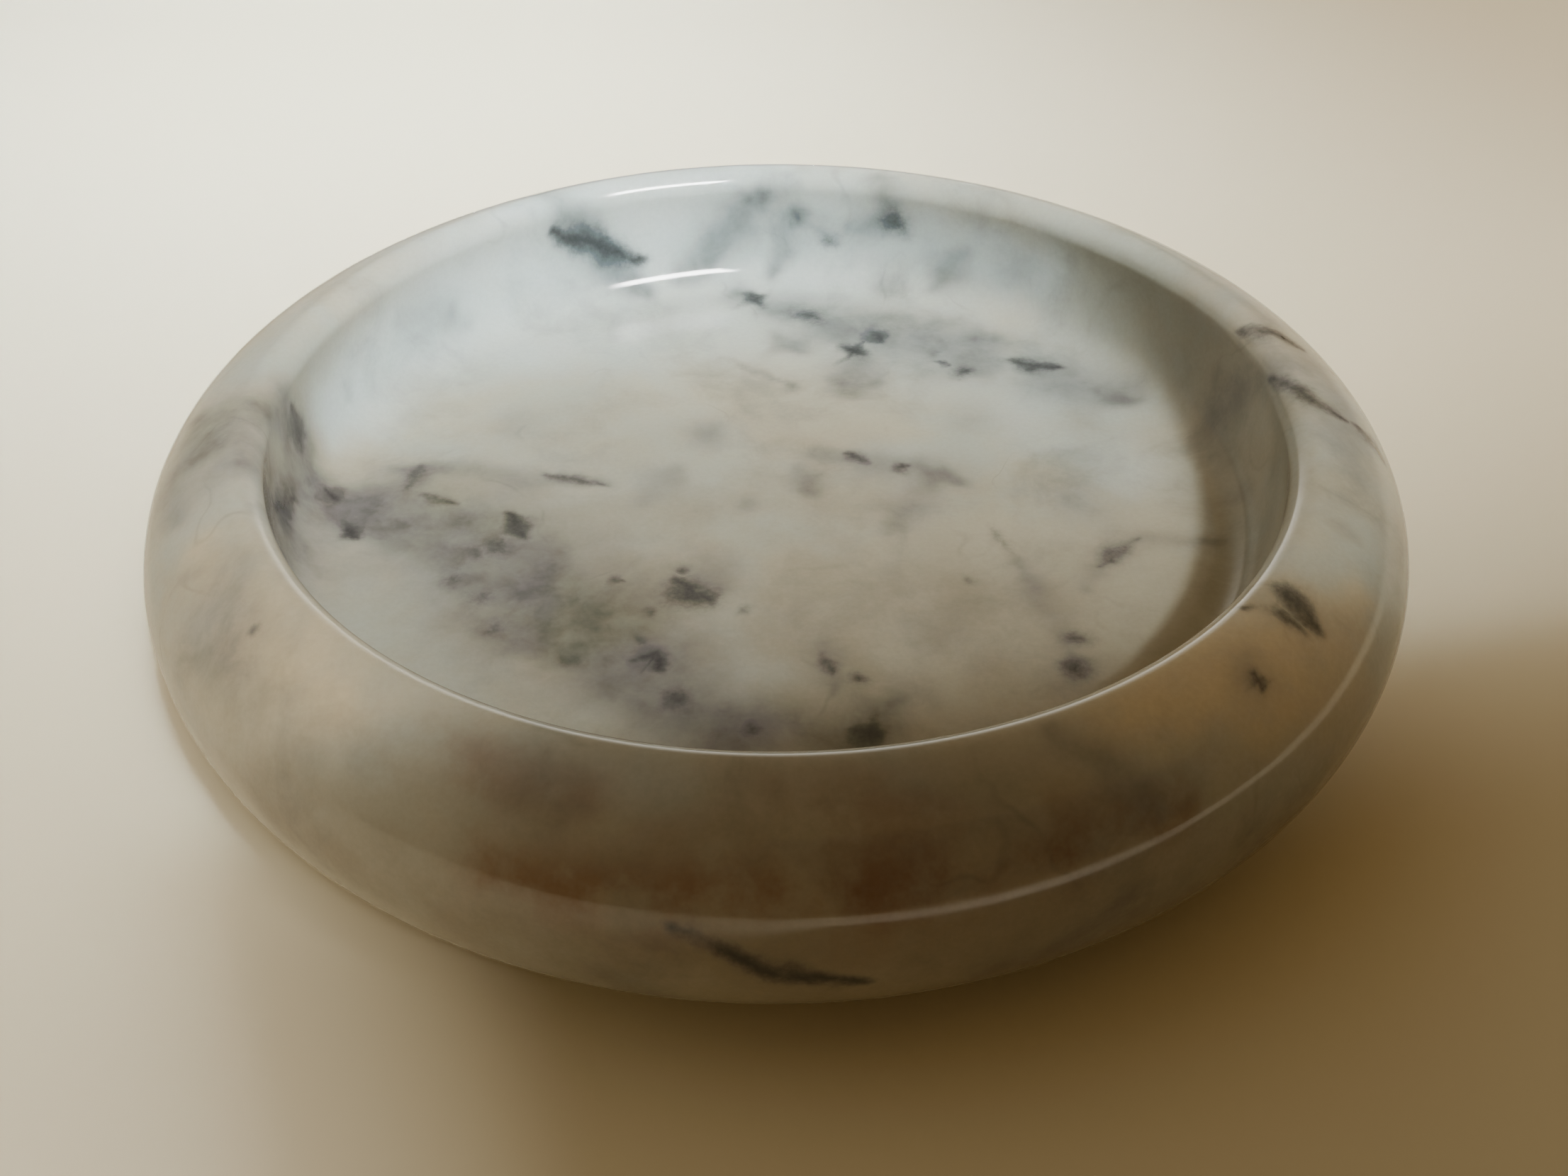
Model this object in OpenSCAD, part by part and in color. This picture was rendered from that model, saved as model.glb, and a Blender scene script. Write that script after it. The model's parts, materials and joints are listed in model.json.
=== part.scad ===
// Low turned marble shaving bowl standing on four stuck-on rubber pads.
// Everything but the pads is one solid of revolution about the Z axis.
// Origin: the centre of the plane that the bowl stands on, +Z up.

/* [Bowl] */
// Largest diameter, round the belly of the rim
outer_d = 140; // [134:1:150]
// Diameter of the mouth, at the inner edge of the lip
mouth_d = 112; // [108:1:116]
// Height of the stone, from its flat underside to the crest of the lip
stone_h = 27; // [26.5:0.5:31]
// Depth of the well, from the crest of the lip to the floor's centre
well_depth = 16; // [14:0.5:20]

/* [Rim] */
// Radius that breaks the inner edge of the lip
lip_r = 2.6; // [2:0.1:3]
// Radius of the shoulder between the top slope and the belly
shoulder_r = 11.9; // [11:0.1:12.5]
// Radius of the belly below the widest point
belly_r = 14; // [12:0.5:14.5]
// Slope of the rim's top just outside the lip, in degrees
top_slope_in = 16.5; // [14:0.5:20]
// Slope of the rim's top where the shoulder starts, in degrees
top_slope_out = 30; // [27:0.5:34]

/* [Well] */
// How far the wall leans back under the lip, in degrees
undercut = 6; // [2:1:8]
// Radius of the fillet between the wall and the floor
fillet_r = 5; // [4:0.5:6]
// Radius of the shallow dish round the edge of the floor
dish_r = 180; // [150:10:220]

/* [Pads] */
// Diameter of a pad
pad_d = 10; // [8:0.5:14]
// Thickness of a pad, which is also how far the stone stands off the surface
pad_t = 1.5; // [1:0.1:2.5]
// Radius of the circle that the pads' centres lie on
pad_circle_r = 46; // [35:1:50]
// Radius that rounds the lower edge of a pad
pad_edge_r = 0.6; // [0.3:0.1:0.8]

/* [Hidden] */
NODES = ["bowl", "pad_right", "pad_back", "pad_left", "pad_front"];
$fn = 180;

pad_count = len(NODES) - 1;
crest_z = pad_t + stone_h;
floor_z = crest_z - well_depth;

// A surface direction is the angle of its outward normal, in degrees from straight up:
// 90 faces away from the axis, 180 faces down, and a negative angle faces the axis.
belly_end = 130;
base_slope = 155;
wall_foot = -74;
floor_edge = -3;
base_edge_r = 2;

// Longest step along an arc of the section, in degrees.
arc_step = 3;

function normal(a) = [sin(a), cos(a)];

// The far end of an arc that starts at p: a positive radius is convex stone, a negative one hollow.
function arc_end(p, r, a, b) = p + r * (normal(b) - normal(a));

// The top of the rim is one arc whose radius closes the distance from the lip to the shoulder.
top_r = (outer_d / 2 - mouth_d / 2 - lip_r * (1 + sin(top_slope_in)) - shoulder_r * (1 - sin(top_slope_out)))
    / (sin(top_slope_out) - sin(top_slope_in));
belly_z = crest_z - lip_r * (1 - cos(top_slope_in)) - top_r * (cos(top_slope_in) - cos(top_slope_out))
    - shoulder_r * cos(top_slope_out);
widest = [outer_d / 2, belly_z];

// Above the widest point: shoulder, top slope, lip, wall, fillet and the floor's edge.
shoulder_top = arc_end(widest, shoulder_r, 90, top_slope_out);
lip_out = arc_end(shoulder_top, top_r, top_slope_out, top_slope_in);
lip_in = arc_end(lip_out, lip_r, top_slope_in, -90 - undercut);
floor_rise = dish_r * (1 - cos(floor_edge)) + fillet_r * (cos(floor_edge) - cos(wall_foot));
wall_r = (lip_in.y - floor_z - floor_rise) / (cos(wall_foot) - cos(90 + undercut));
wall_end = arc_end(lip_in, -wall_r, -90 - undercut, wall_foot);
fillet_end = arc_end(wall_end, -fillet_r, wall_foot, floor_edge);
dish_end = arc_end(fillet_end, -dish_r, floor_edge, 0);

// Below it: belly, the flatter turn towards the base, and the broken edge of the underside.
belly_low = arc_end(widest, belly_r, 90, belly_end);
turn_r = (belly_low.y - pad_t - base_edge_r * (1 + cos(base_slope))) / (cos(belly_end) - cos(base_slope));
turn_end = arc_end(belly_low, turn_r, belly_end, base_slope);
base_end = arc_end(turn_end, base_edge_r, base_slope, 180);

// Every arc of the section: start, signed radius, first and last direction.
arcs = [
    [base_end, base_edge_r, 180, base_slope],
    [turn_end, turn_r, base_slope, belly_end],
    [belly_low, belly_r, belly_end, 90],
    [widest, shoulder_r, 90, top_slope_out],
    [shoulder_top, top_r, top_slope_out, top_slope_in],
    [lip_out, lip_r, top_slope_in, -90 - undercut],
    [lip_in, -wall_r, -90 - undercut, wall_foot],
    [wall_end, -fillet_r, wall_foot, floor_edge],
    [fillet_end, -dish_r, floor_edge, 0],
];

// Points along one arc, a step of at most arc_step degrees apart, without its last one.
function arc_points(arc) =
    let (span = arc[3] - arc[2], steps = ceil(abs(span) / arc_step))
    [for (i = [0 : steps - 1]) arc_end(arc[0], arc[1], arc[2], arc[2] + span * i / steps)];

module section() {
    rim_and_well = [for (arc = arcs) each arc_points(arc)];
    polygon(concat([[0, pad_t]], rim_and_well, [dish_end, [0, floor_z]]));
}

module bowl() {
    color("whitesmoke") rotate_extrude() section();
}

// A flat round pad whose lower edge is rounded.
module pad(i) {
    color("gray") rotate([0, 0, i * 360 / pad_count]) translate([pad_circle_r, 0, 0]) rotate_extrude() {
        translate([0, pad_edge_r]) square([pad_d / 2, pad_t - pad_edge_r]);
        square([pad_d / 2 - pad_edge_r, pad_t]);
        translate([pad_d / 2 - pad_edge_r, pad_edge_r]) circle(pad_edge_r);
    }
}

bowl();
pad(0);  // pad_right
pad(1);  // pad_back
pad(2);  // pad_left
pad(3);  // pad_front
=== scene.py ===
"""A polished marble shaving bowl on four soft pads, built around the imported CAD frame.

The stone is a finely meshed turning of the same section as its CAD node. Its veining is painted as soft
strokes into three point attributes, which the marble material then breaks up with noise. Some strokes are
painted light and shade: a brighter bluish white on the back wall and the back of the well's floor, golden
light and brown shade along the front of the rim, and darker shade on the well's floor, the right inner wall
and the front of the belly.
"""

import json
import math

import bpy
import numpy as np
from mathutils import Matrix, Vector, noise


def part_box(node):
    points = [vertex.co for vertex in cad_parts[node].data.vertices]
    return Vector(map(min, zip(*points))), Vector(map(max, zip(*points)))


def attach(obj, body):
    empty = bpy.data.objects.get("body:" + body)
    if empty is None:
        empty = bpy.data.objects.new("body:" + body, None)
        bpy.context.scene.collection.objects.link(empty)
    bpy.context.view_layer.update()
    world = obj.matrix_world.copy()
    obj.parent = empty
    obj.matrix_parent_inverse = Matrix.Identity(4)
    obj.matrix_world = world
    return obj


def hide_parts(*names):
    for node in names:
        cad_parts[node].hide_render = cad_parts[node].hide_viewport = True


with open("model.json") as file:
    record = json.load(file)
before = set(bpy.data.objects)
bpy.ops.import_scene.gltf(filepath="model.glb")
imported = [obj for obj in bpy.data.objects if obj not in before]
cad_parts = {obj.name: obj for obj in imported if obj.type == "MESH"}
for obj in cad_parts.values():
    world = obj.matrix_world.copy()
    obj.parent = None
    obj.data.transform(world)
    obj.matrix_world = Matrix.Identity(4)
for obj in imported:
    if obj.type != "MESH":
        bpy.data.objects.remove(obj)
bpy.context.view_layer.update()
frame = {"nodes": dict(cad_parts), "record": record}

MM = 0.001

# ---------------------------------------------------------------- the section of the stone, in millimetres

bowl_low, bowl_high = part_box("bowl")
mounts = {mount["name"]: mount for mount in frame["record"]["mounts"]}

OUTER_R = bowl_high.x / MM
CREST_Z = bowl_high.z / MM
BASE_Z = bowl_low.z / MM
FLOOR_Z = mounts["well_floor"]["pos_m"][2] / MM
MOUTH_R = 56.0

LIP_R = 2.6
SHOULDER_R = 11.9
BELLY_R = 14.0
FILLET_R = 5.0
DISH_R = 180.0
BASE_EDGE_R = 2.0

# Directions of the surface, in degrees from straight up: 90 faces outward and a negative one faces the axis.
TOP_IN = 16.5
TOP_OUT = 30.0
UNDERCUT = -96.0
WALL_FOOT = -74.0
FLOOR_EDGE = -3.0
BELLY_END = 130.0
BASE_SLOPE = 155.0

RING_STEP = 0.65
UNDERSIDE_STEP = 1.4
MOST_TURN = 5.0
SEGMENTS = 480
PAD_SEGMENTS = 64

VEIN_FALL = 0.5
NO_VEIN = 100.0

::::

- _Required work_
Exactly repeat the lines running from the top of the listing to the line bearing "floor_z = crest_z - well_depth;", both of those lines included, and only them.

- _Result below_
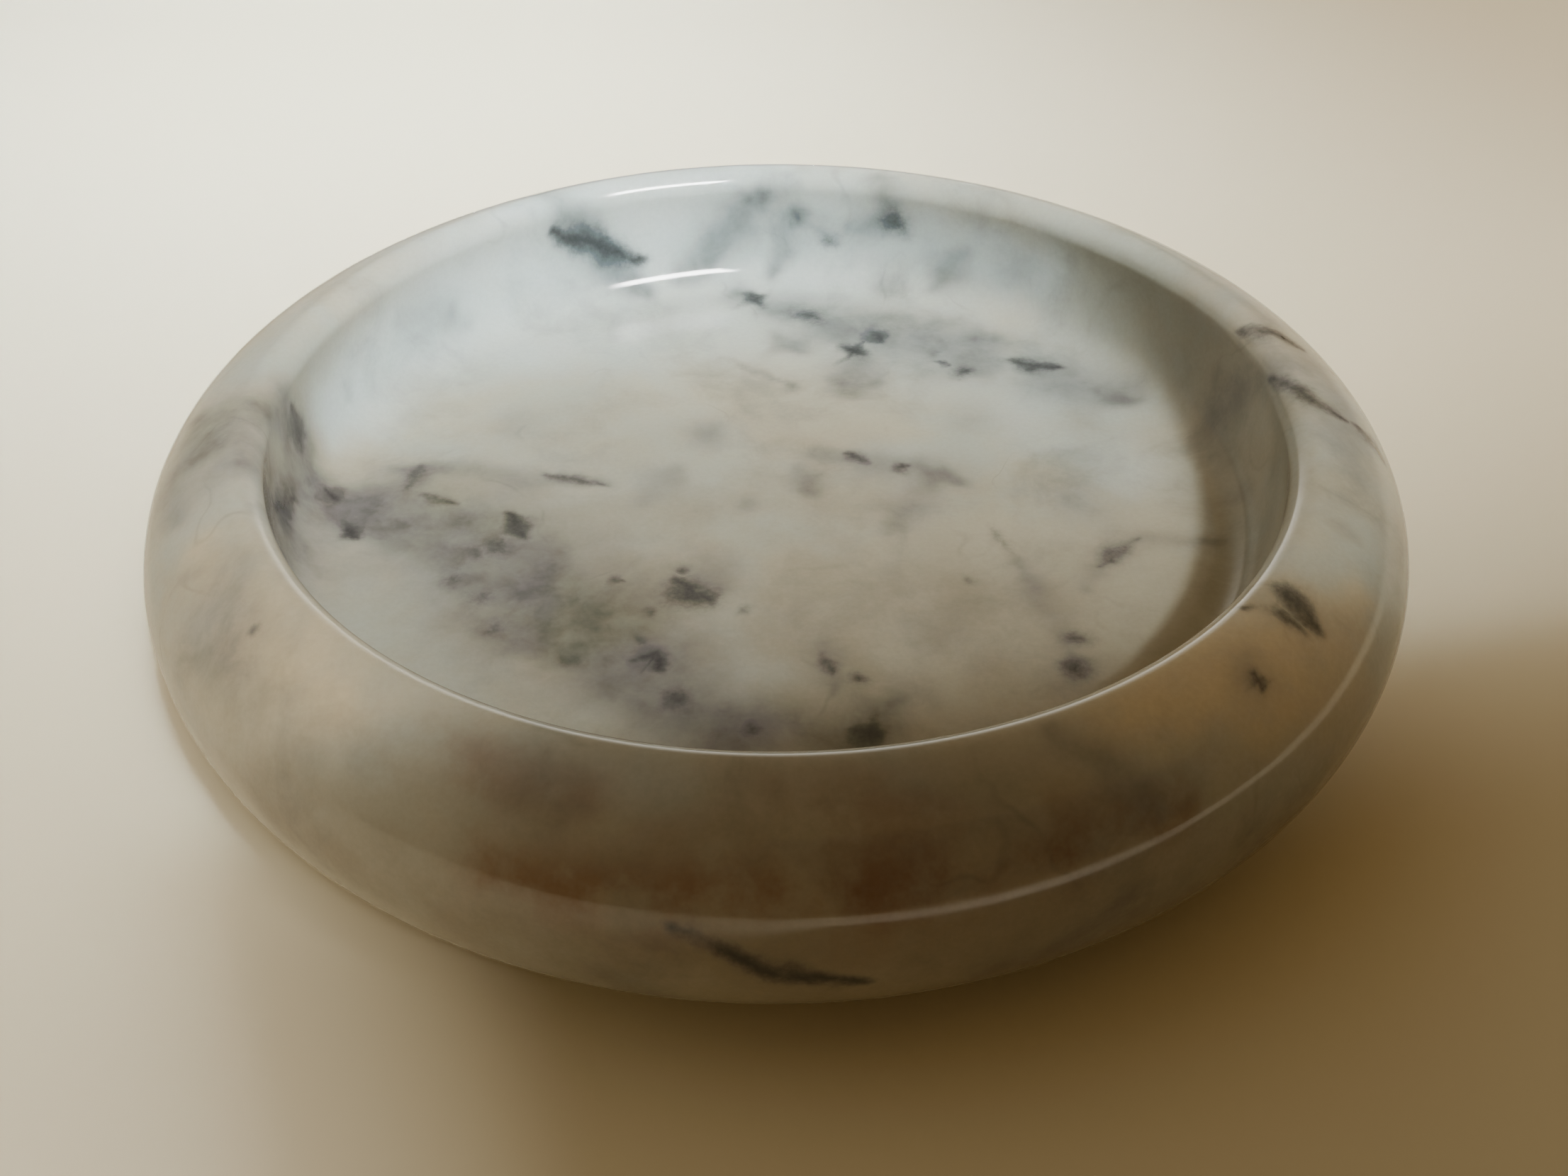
Model this object in OpenSCAD, part by part and in color. This picture was rendered from that model, saved as model.glb, and a Blender scene script. Write that script after it. The model's parts, materials and joints are listed in model.json.
=== part.scad ===
// Low turned marble shaving bowl standing on four stuck-on rubber pads.
// Everything but the pads is one solid of revolution about the Z axis.
// Origin: the centre of the plane that the bowl stands on, +Z up.

/* [Bowl] */
// Largest diameter, round the belly of the rim
outer_d = 140; // [134:1:150]
// Diameter of the mouth, at the inner edge of the lip
mouth_d = 112; // [108:1:116]
// Height of the stone, from its flat underside to the crest of the lip
stone_h = 27; // [26.5:0.5:31]
// Depth of the well, from the crest of the lip to the floor's centre
well_depth = 16; // [14:0.5:20]

/* [Rim] */
// Radius that breaks the inner edge of the lip
lip_r = 2.6; // [2:0.1:3]
// Radius of the shoulder between the top slope and the belly
shoulder_r = 11.9; // [11:0.1:12.5]
// Radius of the belly below the widest point
belly_r = 14; // [12:0.5:14.5]
// Slope of the rim's top just outside the lip, in degrees
top_slope_in = 16.5; // [14:0.5:20]
// Slope of the rim's top where the shoulder starts, in degrees
top_slope_out = 30; // [27:0.5:34]

/* [Well] */
// How far the wall leans back under the lip, in degrees
undercut = 6; // [2:1:8]
// Radius of the fillet between the wall and the floor
fillet_r = 5; // [4:0.5:6]
// Radius of the shallow dish round the edge of the floor
dish_r = 180; // [150:10:220]

/* [Pads] */
// Diameter of a pad
pad_d = 10; // [8:0.5:14]
// Thickness of a pad, which is also how far the stone stands off the surface
pad_t = 1.5; // [1:0.1:2.5]
// Radius of the circle that the pads' centres lie on
pad_circle_r = 46; // [35:1:50]
// Radius that rounds the lower edge of a pad
pad_edge_r = 0.6; // [0.3:0.1:0.8]

/* [Hidden] */
NODES = ["bowl", "pad_right", "pad_back", "pad_left", "pad_front"];
$fn = 180;

pad_count = len(NODES) - 1;
crest_z = pad_t + stone_h;
floor_z = crest_z - well_depth;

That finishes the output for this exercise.